Will adding an air filter box reduce my inline fan's airflow?
Yes — any inline filter adds static pressure to the ventilation system, which reduces the effective CFM delivered by the fan. The impact varies by filter media density and fan curve. MERV 13-rated flat-panel filters create moderate restriction; at typical grow tent airflow rates (150–400 CFM), a properly sized filter box from AC Infinity introduces acceptable resistance without significant CFM loss when the fan is correctly matched to the system. The practical approach is to size the fan for the room's needs after accounting for filter resistance — if a room requires 300 CFM for adequate air exchange, select a fan rated to 350–400 CFM to maintain performance with the filter box in-line.

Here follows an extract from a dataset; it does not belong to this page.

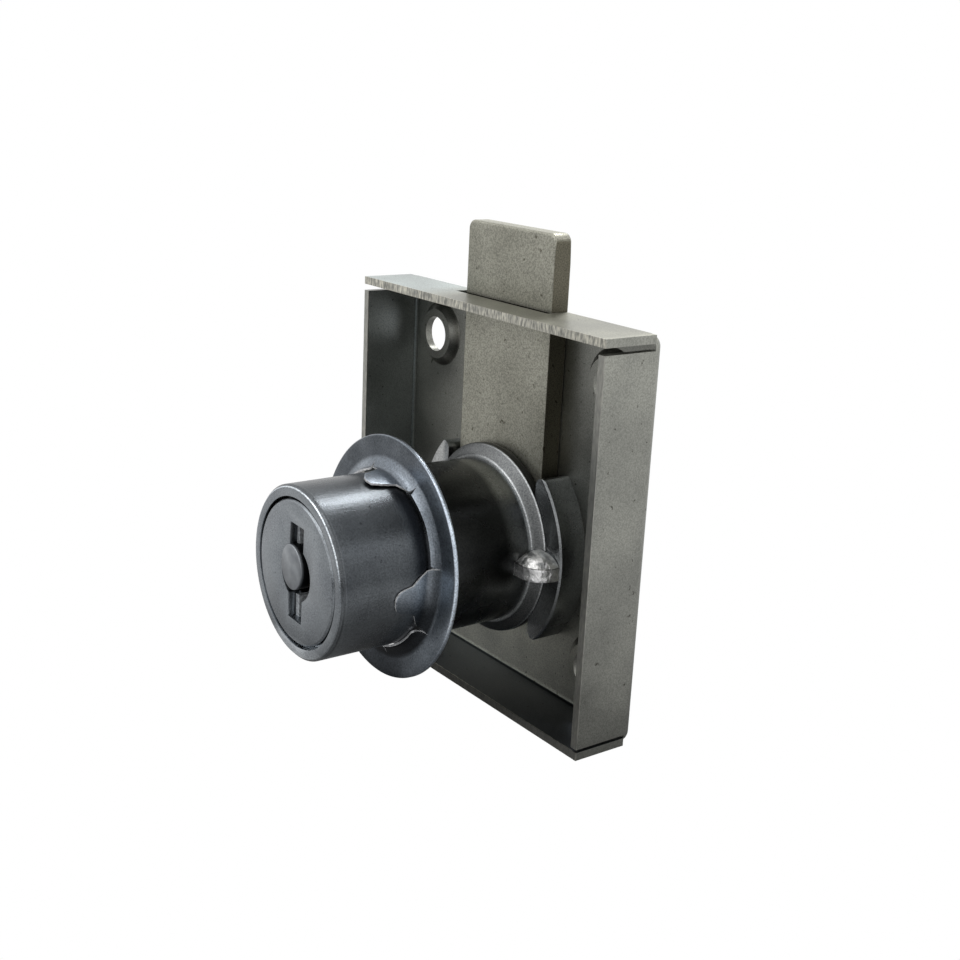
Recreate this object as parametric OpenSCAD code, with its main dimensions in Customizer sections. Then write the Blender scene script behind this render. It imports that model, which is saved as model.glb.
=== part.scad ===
// Drawer lock. A pressed case is screwed to the inside of a drawer front, a cylinder passes
// through the front, and its key turns a crank that throws a flat bolt up out of the case.
// X runs to the right as seen from the front, Y to the back and Z up. The origin is on the
// cylinder's axis, in the plane of the case's open rim, and the bolt is drawn thrown.

/* [Case] */
// Width of the case over its side flanges
case_w = 44.5; // [42:0.5:60]
// Height of the case over its top and bottom flanges
case_h = 45; // [44.6:0.1:60]
// How far the cylinder's axis lies below the middle of the case
axis_drop = 4.85; // [4:0.05:5.2]
// Depth of the case from its open rim to the back of its plate
case_d = 8.1; // [7.7:0.1:9]
// Thickness of the sheet that the case is pressed from
sheet_t = 0.9; // [0.6:0.1:1]
// Outer radius of the bends around the back plate
bend_r = 1.4; // [1.1:0.1:2]
// Gap between the side flanges and the top flange
top_gap = 0.75; // [0.3:0.05:1]
// Gap between the side flanges and the bottom flange
bottom_gap = 0.35; // [0.2:0.05:1]
// Space on each side of the bolt in the slot of the top flange
slot_gap = 0.5; // [0.4:0.05:1]
// How far the slot lies to the left of the bolt's middle
slot_shift = 0.35; // [0:0.05:0.35]

/* [Screw holes] */
// Diameter of the four screw holes
screw_d = 4.2; // [3.6:0.1:4.6]
// Diameter of the pressed countersink at the back of the plate
dish_d = 7.8; // [7:0.1:8.6]
// How far a countersink stands forward of the plate
dish_depth = 0.9; // [0.6:0.1:1.2]
// Distance from the centre of a screw hole to the nearest edges of the case
screw_inset = 6.4; // [6:0.1:7]

/* [Cylinder housing] */
// Diameter of the barrel that passes through the drawer front
barrel_d = 19; // [18.6:0.1:20]
// How far the barrel's face stands in front of the case's rim
nose_reach = 21.3; // [20.5:0.1:30]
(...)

Check the fan's static pressure curve against the filter's resistance specification if operating at the upper end of the fan's capacity range.
Can I use an air filter box with any inline fan brand, or is it AC Infinity-specific?
AC Infinity air filter boxes use standard round duct connections matching their nominal diameter (4", 6", 8", or 10"). Any inline fan or ducting using the same duct diameter will connect directly, regardless of brand. The filter box is not proprietary to AC Infinity fans — it installs in-line with the duct run using standard aluminum or flexible ducting and worm-drive clamps. The only requirement is that the duct diameter of the fan, the filter box, and any connecting ducting must match throughout the run.
Do air filter boxes help with pest prevention?
MERV 13-rated filter media captures particles down to 1–3 microns, which includes insect eggs, fungal spores, and thrips larvae that travel via air currents. It does not prevent all pest ingress — larger flying insects and pests entering through non-ducted openings require separate containment measures. However, air filter boxes on intake ports meaningfully reduce the introduction of airborne pest vectors compared to unfiltered intake, particularly during outdoor high-pressure events like warm-weather pest population spikes. For cultivation operations prioritizing clean-room-adjacent biosecurity, pairing intake filter boxes with door-entry protocols and sticky traps provides layered protection.
What is the difference between an air filter box and a pre-filter cloth used on a carbon filter?
A pre-filter cloth — the sleeve-style fabric wrap installed over a cylindrical carbon filter — is rated to capture large particles like hair, dust clumps, and debris to extend the carbon bed's service life. Pre-filter cloths typically perform at MERV 5 to MERV 8 equivalent, catching only the coarsest particulates. An air filter box uses a high-density flat-panel filter rated to MERV 13 equivalent, capturing significantly finer particles including pollen, mold spores, and fine dust. Air filter boxes provide substantially higher filtration efficiency, lower airborne contaminant loads in the grow environment, and more reliably protect the carbon filter than pre-filter cloth alone. For environments where air quality directly impacts crop health — particularly in dense canopy configurations or multi-strain facilities — the MERV 13 filter box is the more effective solution.